D wrapper classes leak memory. Next steps?

Marco Leise via Digitalmars-d digitalmars-d at puremagic.com
Fri Oct 31 01:46:54 PDT 2014


Am Fri, 31 Oct 2014 06:44:48 +0200
schrieb ketmar via Digitalmars-d <digitalmars-d at puremagic.com>:

> On Fri, 31 Oct 2014 05:38:48 +0100
> Marco Leise via Digitalmars-d <digitalmars-d at puremagic.com> wrote:
> 
> > GtkD wraps all the objects in Gtk. In callbacks like "onDraw",
> > when they are called often, this creates heaps of tiny wrapper
> > objects around huge data from C libraries. Eventually system
> > memory is exhausted and the computer slows down and eats into
> > swap. So should we add a "run garbage collector" button to
> > every application to clean those up? Seems rather silly.
> > 
> > The GC should stick to its own memory and not try to manage
> > resources it doesn't understand. Reference counting applies to
> > external and system resources much better. To date neither the
> > language nor Phobos can ref count classes. And even with
> > library support it is not likely that it will get used widely,
> > because plain classes are so much easier (also on the eyes).
> > 
> > The extent of this is pretty huge. There are many D wrapper
> > libraries that build on classes and mimic what is available
> > for C++ or Python. Issues like this make D appear like a toy
> > language. How would one write a big desktop application when
> > a simple animation can exhaust system memory in seconds ?
> why do you blaming GC for what seems to be a library author's fault?
> that was the library author who chooses to wrap externally-managed
> objects in GC objects, and creating alot of throwaway classes for that.
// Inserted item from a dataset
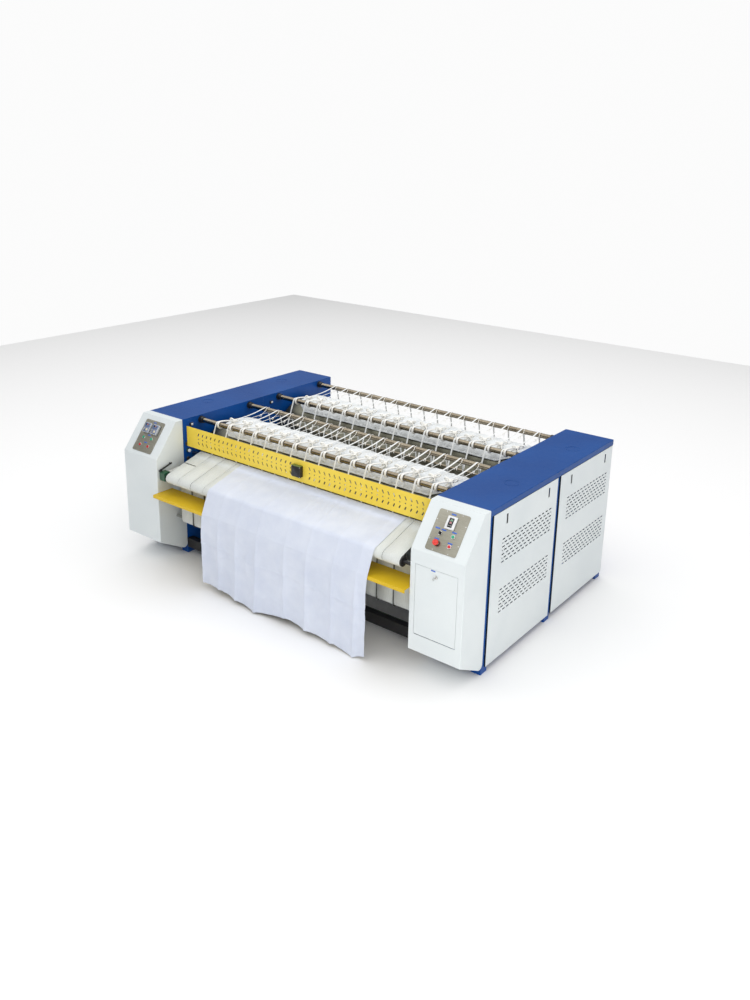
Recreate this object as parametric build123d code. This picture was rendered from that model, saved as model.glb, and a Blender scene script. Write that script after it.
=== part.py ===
from build123d import *
from math import asin, atan2, cos, degrees, hypot, pi, radians, sin, tau
import os

# Two-roll flatwork ironer. Millimetres, +Z up, +X to the operator's right, +Y from the
# feed side to the delivery side. Depths below are measured from the cabinets' front plane,
# and place() moves them so that the origin is the middle of the footprint, on the floor.

# Main sizes
INNER_WIDTH = 2600.0
CABINET_WIDTH = 425.0
MODULE_DEPTH = 965.0
HEIGHT = 1230.0
MODULES = 2
FOOT_HEIGHT = 50.0
FOOT_SIZE = 80.0

# Cabinet frames and skins
WALL_T = 8.0
POST = 40.0
SKIN_T = 3.0
LID_SKIRT = 44.0
LID_GAP = 1.0
PANEL_PROUD = 12.0
PANEL_T = 2.5
PANEL_GAP = 2.0
SEAT = 0.3
BEARING_RAIL_Z = 640.0
BEARING_RAIL_T = 40.0
BEARING_RAIL_IN = 85.0
BEARING_RAIL_W = 145.0
EXHAUST_R = 58.0
EXHAUST_X = 272.0
EXHAUST_Y = 530.0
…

Can't blame the author when there is no other choice in the
language than to use tracing GC with inheritance.

> alas, we haven't Skynet at the hand to guess what author really wants.
> 
> p.s. i was never using GtkD, so i don't know if it's really doing the
> things you wrote or not, i'm just assuming that you are right.
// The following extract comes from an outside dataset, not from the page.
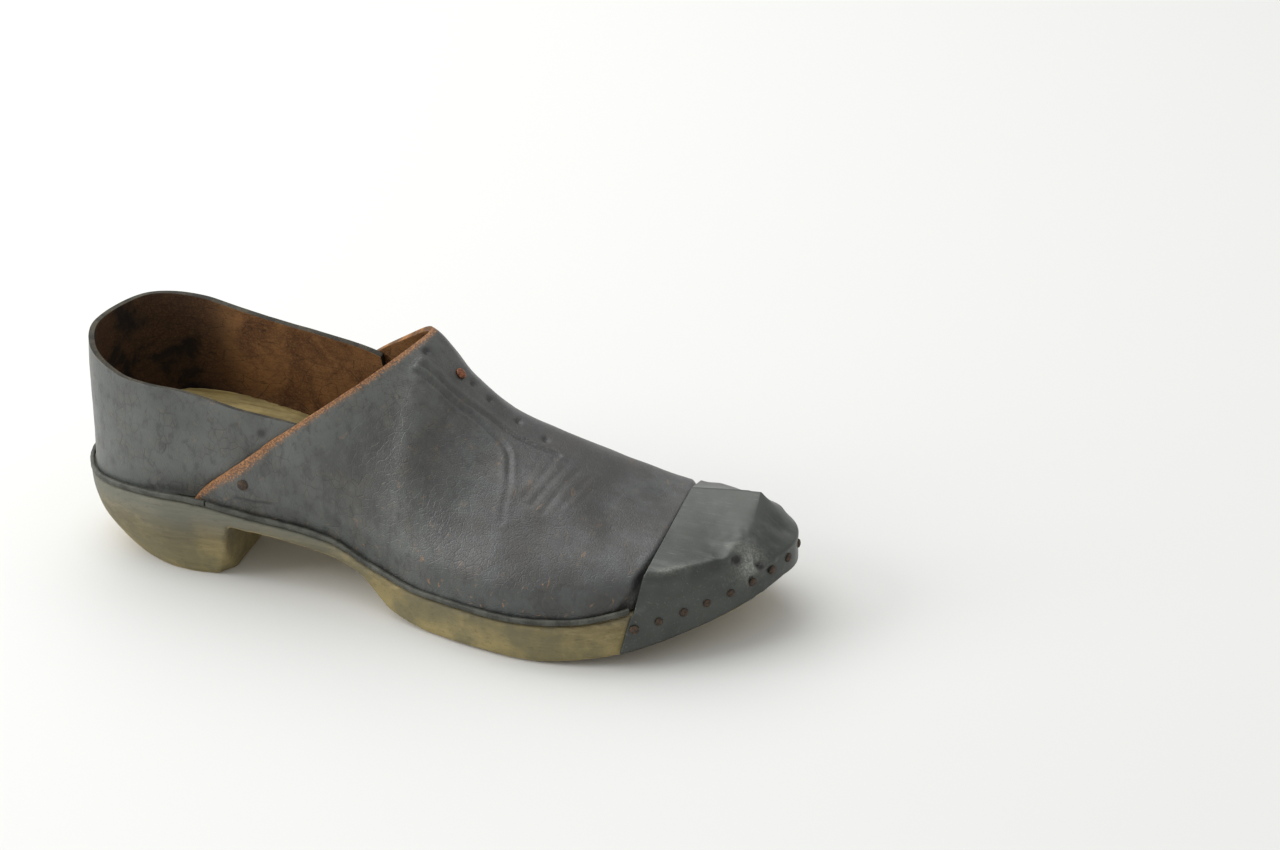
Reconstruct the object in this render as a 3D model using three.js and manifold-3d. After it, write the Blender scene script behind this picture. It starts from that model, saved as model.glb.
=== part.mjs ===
// A right-foot wooden clog: a carved wooden sole with its heel in one piece, a nailed-on leather vamp and
// back quarter, leather rands round the feather edge, and a toe cap of thin sheet iron.
// Millimetres. +X runs from heel to toe, +Y to the inner (medial) side of the foot, +Z up from the ground.
// The origin lies under the middle of the clog, on the ground.
import * as THREE from "three";
import { mergeVertices } from "three/addons/utils/BufferGeometryUtils.js";
import Module from "manifold-3d";

const wasm = await Module();
wasm.setup();

// ---- driving dimensions -------------------------------------------------------------------------------
const LENGTH = 271; // heel back to toe tip, along the sole
const HEEL_WIDTH = 71; // across the heel seat
const WAIST_WIDTH = 71; // across the waist, just in front of the heel
const BALL_WIDTH = 98; // across the ball of the foot
const TOE_WIDTH = 62; // across the sole where the toe starts to turn in
const HEEL_LENGTH = 63; // heel back to the breast of the heel
const WAIST_X = 112; // where the sole is narrowest
const BALL_X = 168; // where the sole touches the ground in front

const SEAT_HEIGHT = 32; // ground to feather edge at the heel
const SOLE_EDGE = 14; // height of the wooden edge at the ball
const SHANK_EDGE = 3.5; // height of the wooden edge just in front of the heel
const TOE_SPRING = 19; // ground to the underside of the toe tip
const TOE_EDGE = 11; // height of the wooden edge at the toe tip
const SHANK_DROP = 4; // how much lower still the shank starts, at the breast
const SHANK_KEEL = 5; // how far the middle of the shank hangs below its edges
const HEEL_TAPER = 4; // how far the heel draws in towards the ground, at its sides
const HEEL_RAKE = 13; // how much more it draws in at the back
const WALL_ROUND = 2.3; // how late the wall turns in: higher values make it rounder
const BREAST_RAKE = 3.5; // how far the heel breast leans forward towards the shank
const FOOTBED_DISH = 3; // depth of the hollow worn into the footbed

const LEATHER = 2.2; // thickness of the upper leather
const RAND_THICKNESS = 1.6;
const RAND_HEIGHT = 3;
const REBATE_HEIGHT = 5.5; // height of the step that the upper is nailed round, at the ball
const HEEL_REBATE = 13.5; // and under the heel, where the footbed is left thick
const REBATE_DRAFT = 1.2; // how far that step leans in
const TOE_SETBACK = 9; // how much further in the step lies at the toe, under the cap
const SHEET = 1; // thickness of the toe cap sheet
const GAP = 0.3; // clearance between pieces that touch
const LAP_GAP = 0.5; // clearance between the two leathers where the vamp laps over the quarter
const LAP_BLEND = 30; // the quarter starts to draw in under the vamp this far behind the vamp's tips
const LAP_CLEAR = 2; // and is fully in this far behind them
const LAP_FADE = 10; // the wood comes out again over this length, in front of the quarter
const TOE_FADE = 0.85; // how much of the step is lost at the toe tip

const TIP_X = 53; // rear tips of the vamp
const THROAT_X = 133; // peak of the vamp over the instep
const THROAT_HEIGHT = 95; // ground to that peak
const RIDGE_Y = 10; // the instep ridge lies this far to the medial side
const LAP_LENGTH = 55; // how far the quarter runs forward inside the vamp
const QUARTER_HEIGHT = 52; // feather edge to the rim, at the heel
const QUARTER_FALL = 8; // how much lower the rim is at the front of the quarter
const MEDIAL_RISE = 2.5; // how much higher the rim stands on the medial side, beside the heel
const MEDIAL_LIFT = 3.5; // and how much more at the front of the quarter
const LATERAL_DIP = 5.5; // how far the rim dips on the lateral side, beside the heel
const LATERAL_FADE = 0.45; // the share of that dip that is gone at the front of the quarter
const HEEL_LEAN = 1.2; // how far the quarter's back leans forward at the rim
const BACK_END = 5; // the quarter's upright back turns into its leaning sides from here
const SIDE_START = 55; // to here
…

To be fair there is an overload for addOnDraw that takes a
delegate that has a Scoped!Context as parameter, but I cannot
use that with delegates marked as nothrow since Scoped's dtor
isn't nothrow. Which prompts the question again how to deal
with exceptions in dtors. All D delegates called from the C
side have to be nothrow though, because neither can druntime
deal with GCC's amd64 stack (omit-frame-pointer) nor is the C
side necessarily prepared for exceptions.